J'ai dit secouez-moi et elle m'a demandé de dessiner des framboises.
Après j'ai choisi l'évasion.
Ce n'est pas vraiment par hasard que j'ai poussé la porte du numéro 20. J'ai cédé à la facilité pour regagner en légèreté, je n'ai donc pas résisté aux chaussures. Elles sont parfaites elles sont starlettes elles sont invite-moi à prendre un verre elles sont invite-moi à rire avec toi.
L'eau du canal était vert printemps je l'ai enjambé en passant sous la fraîcheur du marronnier.

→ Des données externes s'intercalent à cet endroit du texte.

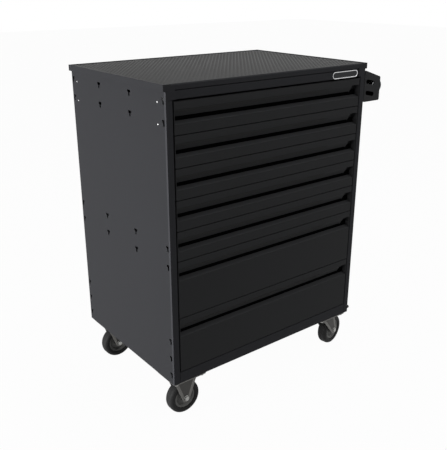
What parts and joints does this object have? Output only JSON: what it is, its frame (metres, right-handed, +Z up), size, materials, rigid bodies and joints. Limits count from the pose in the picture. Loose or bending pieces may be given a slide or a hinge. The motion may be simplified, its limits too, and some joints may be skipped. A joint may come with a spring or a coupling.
{
  "type": "roller tool cabinet",
  "caption": "Roller tool cabinet: folded steel body on casters, full width drawers with finger recesses, lid with rubber mat, push handle on one side.",
  "frame": {"origin": "centre of the bounding box's base, on the floor", "axes": "+Z up, the drawers face -Y, the push handle is on the +X side"},
  "size_m": [0.787, 0.4954, 0.948],
  "materials": {
    "powder_coat": "fine textured powder coat, near black grey",
    "drawer_paint": "fine textured powder coat, near black grey",
    "mat_rubber": "matt dark grey rubber mat with small studs",
    "runner_zinc": "bright zinc plated steel",
    "caster_zinc": "zinc plated pressed steel",
    "rim_plastic": "grey moulded plastic",
    "tyre_rubber": "black rubber tread",
    "grip_metal": "satin metal tube",
    "nameplate_metal": "satin blank plate"
  },
  "bodies": {
    "cabinet": {"left_side_panel": "powder_coat", "right_side_panel": "powder_coat", "back_panel": "powder_coat", "base_pan": "powder_coat", "header_panel": "powder_coat", "lid": "powder_coat", "top_mat": "mat_rubber", "nameplate": "nameplate_metal", "runner_frame_left": "runner_zinc", "runner_frame_right": "runner_zinc", "handle_bracket_front": "powder_coat", "handle_bracket_back": "powder_coat", "handle_grip": "grip_metal", "rigid_fork_front_left": "caster_zinc", "axle_front_left": "caster_zinc", "rigid_fork_back_left": "caster_zinc", "axle_back_left": "caster_zinc", "swivel_plate_front_right": "caster_zinc", "swivel_plate_back_right": "caster_zinc"},
    "drawer_1": {"drawer_front_1": "drawer_paint", "drawer_tray_1": "drawer_paint"},
    "middle_runners_1": {"middle_runner_left_1": "runner_zinc", "middle_runner_right_1": "runner_zinc"},
    "drawer_2": {"drawer_front_2": "drawer_paint", "drawer_tray_2": "drawer_paint"},
    "middle_runners_2": {"middle_runner_left_2": "runner_zinc", "middle_runner_right_2": "runner_zinc"},
    "drawer_3": {"drawer_front_3": "drawer_paint", "drawer_tray_3": "drawer_paint"},
    "middle_runners_3": {"middle_runner_left_3": "runner_zinc", "middle_runner_right_3": "runner_zinc"},
    "drawer_4": {"drawer_front_4": "drawer_paint", "drawer_tray_4": "drawer_paint"},
    "middle_runners_4": {"middle_runner_left_4": "runner_zinc", "middle_runner_right_4": "runner_zinc"},
    "drawer_5": {"drawer_front_5": "drawer_paint", "drawer_tray_5": "drawer_paint"},
    "middle_runners_5": {"middle_runner_left_5": "runner_zinc", "middle_runner_right_5": "runner_zinc"},
    "drawer_6": {"drawer_front_6": "drawer_paint", "drawer_tray_6": "drawer_paint"},
    "middle_runners_6": {"middle_runner_left_6": "runner_zinc", "middle_runner_right_6": "runner_zinc"},
    "drawer_7": {"drawer_front_7": "drawer_paint", "drawer_tray_7": "drawer_paint"},
    "middle_runners_7": {"middle_runner_left_7": "runner_zinc", "middle_runner_right_7": "runner_zinc"},
    "caster_front_right": {"swivel_fork_front_right": "caster_zinc", "axle_front_right": "caster_zinc"},
    "caster_back_right": {"swivel_fork_back_right": "caster_zinc", "axle_back_right": "caster_zinc"},
    "wheel_front_left": {"tyre_front_left": "tyre_rubber", "rim_front_left": "rim_plastic"},
    "wheel_back_left": {"tyre_back_left": "tyre_rubber", "rim_back_left": "rim_plastic"},
    "wheel_front_right": {"tyre_front_right": "tyre_rubber", "rim_front_right": "rim_plastic"},
    "wheel_back_right": {"tyre_back_right": "tyre_rubber", "rim_back_right": "rim_plastic"}
  },
  "joints": [
    {"name": "drawer_1_slide", "type": "slide", "parent": "cabinet", "child": "drawer_1", "axis": [0, -1, 0], "range_m": [0, 0.4]},
    {"name": "middle_runners_1_slide", "type": "slide", "parent": "cabinet", "child": "middle_runners_1", "axis": [0, -1, 0], "range_m": [0, 0.2]},
    {"name": "drawer_2_slide", "type": "slide", "parent": "cabinet", "child": "drawer_2", "axis": [0, -1, 0], "range_m": [0, 0.4]},
    {"name": "middle_runners_2_slide", "type": "slide", "parent": "cabinet", "child": "middle_runners_2", "axis": [0, -1, 0], "range_m": [0, 0.2]},
    {"name": "drawer_3_slide", "type": "slide", "parent": "cabinet", "child": "drawer_3", "axis": [0, -1, 0], "range_m": [0, 0.4]},
    {"name": "middle_runners_3_slide", "type": "slide", "parent": "cabinet", "child": "middle_runners_3", "axis": [0, -1, 0], "range_m": [0, 0.2]},
    {"name": "drawer_4_slide", "type": "slide", "parent": "cabinet", "child": "drawer_4", "axis": [0, -1, 0], "range_m": [0, 0.4]},
    {"name": "middle_runners_4_slide", "type": "slide", "parent": "cabinet", "child": "middle_runners_4", "axis": [0, -1, 0], "range_m": [0, 0.2]},
    {"name": "drawer_5_slide", "type": "slide", "parent": "cabinet", "child": "drawer_5", "axis": [0, -1, 0], "range_m": [0, 0.4]},
    {"name": "middle_runners_5_slide", "type": "slide", "parent": "cabinet", "child": "middle_runners_5", "axis": [0, -1, 0], "range_m": [0, 0.2]},
    {"name": "drawer_6_slide", "type": "slide", "parent": "cabinet", "child": "drawer_6", "axis": [0, -1, 0], "range_m": [0, 0.4]},
    {"name": "middle_runners_6_slide", "type": "slide", "parent": "cabinet", "child": "middle_runners_6", "axis": [0, -1, 0], "range_m": [0, 0.2]},
    {"name": "drawer_7_slide", "type": "slide", "parent": "cabinet", "child": "drawer_7", "axis": [0, -1, 0], "range_m": [0, 0.4]},
    {"name": "middle_runners_7_slide", "type": "slide", "parent": "cabinet", "child": "middle_runners_7", "axis": [0, -1, 0], "range_m": [0, 0.2]},
    {"name": "caster_front_right_swivel", "type": "hinge", "parent": "cabinet", "child": "caster_front_right", "pos_m": [0.2465, -0.20075, 0.117], "axis": [0, 0, 1], "continuous": true},
    {"name": "caster_back_right_swivel", "type": "hinge", "parent": "cabinet", "child": "caster_back_right", "pos_m": [0.2465, 0.18525, 0.117], "axis": [0, 0, 1], "continuous": true},
    {"name": "wheel_front_left_spin", "type": "hinge", "parent": "cabinet", "child": "wheel_front_left", "pos_m": [-0.331, -0.20075, 0.0505], "axis": [0, 1, 0], "continuous": true},
    {"name": "wheel_back_left_spin", "type": "hinge", "parent": "cabinet", "child": "wheel_back_left", "pos_m": [-0.331, 0.18525, 0.0505], "axis": [0, 1, 0], "continuous": true},
    {"name": "wheel_front_right_spin", "type": "hinge", "parent": "caster_front_right", "child": "wheel_front_right", "pos_m": [0.28773, -0.19274, 0.0505], "axis": [-0.1908, 0.9816, 0], "continuous": true},
    {"name": "wheel_back_right_spin", "type": "hinge", "parent": "caster_back_right", "child": "wheel_back_right", "pos_m": [0.2884, 0.18818, 0.0505], "axis": [-0.0698, 0.9976, 0], "continuous": true}
  ],
  "couplings": [
    {"joint": "middle_runners_1_slide", "follows": "drawer_1_slide", "ratio": 0.5},
    {"joint": "middle_runners_2_slide", "follows": "drawer_2_slide", "ratio": 0.5},
    {"joint": "middle_runners_3_slide", "follows": "drawer_3_slide", "ratio": 0.5},
    {"joint": "middle_runners_4_slide", "follows": "drawer_4_slide", "ratio": 0.5},
    {"joint": "middle_runners_5_slide", "follows": "drawer_5_slide", "ratio": 0.5},
    {"joint": "middle_runners_6_slide", "follows": "drawer_6_slide", "ratio": 0.5},
    {"joint": "middle_runners_7_slide", "follows": "drawer_7_slide", "ratio": 0.5}
  ]
}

Les fleurs étaient sur leur fin, j'ai pensé aux mains.
Sur la placette aux brocantes j'ai pris une citronnade à la paille en déambulant entre les vieux tableaux les verres anciens les pampilles les lampes sur pieds les meubles bancals et le chien au repos.
J'ai enfourché un vélo.
(Le garçon, dans le magasin, il a dit, avec ces chaussures-là, il ne faut pas faire de vélo, il ne faut pas conduire, il ne faut pas marcher dans les graviers ni sur les bouches d'égout ni. Qu'à cela ne tienne, je les tiendrai à la main et je courrai en ballerines. Je m'arrêterai sous un porche pour les enfiler et j'enverrai les autres au panier.)
J'ai pédalé, l'air frais se glissait dans mes manches des larmes s'enfuyaient sur mes tempes.

*

A la maison Karrenbauer, rue de Charonne, il est écrit "A toute heure, on vous sert le bonheur."
Il était 11 heures j'ai pris une brioche au sucre et un café allongé j'ai voulu tester. Les tables rondes étaient alignées sur le trottoir je me suis assise à la cinquième en partant de la gauche. Déjà c'était agréable. A 11h30 j'ai pris la barre et au premier plié je souriais. J'ai senti que ça commençait à décliner au moment des grands battements. Je me suis dit que je prendrai un autre café en sortant.

*

Un jour elle m'a dit, il y a beaucoup de chaussures dans ton écriture.
Un jour il m'a dit, il y a beaucoup de "pas" dans votre écriture.
Aujourd'hui je me dis que finalement tout ça est assez cohérent.

*
- Tu sors de la pénombre quand même ? me demande-t-il.
- Je suis en pleine clarté, je lui réponds.

*

J'ai coché les cases j'ai choisi les dates l'année prochaine j'irai au spectacle.
"Cocher, ça veut dire faire une croix dans un petit carré", explique la petite fille dans le TGV.